The workflow, in practice
Section titled “The workflow, in practice”A typical pass through the Edit module for a finished draft:
- Open the Edit workspace. Baseline runs automatically.
- Developmental Edit — read the editorial letter Hawken produces. Take a week if you need to. Make structural changes in the editor based on the feedback.
- Return to Edit module. Line Edit — work through ProseGuard and lore issues one chapter at a time. Most issues resolve in seconds per fix.
- Copy Edit — run the pipeline, review suggestions. Accept the obviously-correct ones, reject the obviously-wrong ones, modify the ambiguous ones.
- Proofread — run the consistency scan, pick preferred variants for each flagged pair.

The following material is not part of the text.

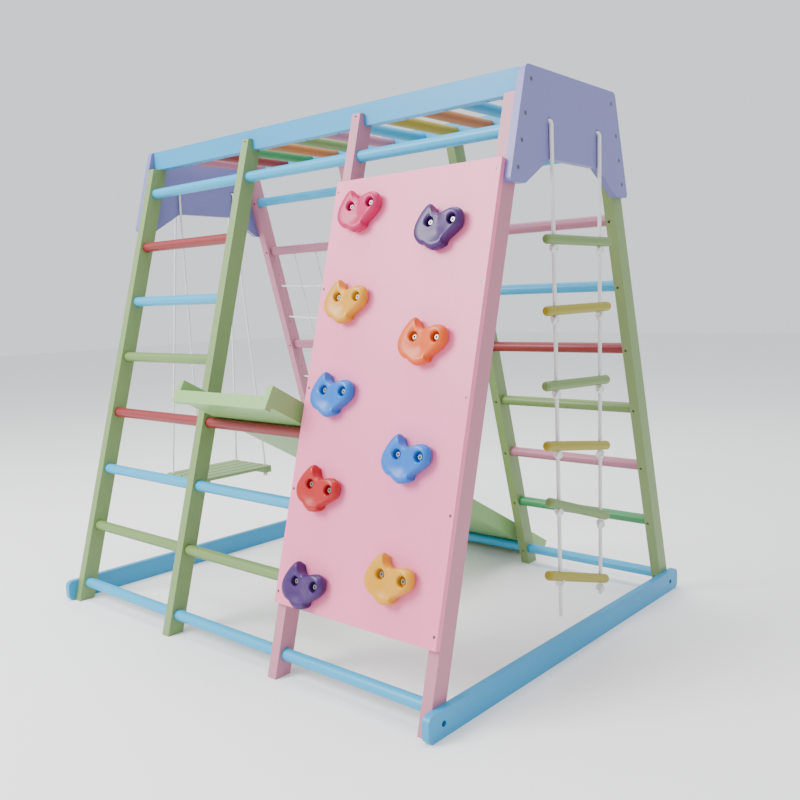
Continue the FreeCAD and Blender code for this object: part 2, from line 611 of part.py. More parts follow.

- Check the publishing readiness score. If you’re below where you want to be, the breakdown tells you which category needs more work and you go back to that phase.
- Move to Bookmaker to compile the manuscript.
The whole pipeline for a 90,000-word novel takes somewhere between a day and a week depending on how much structural work the developmental edit flags. Most of the time is in the developmental and line edit phases because those are where the real decisions happen. Copy edit and proofread usually run in an hour or two each.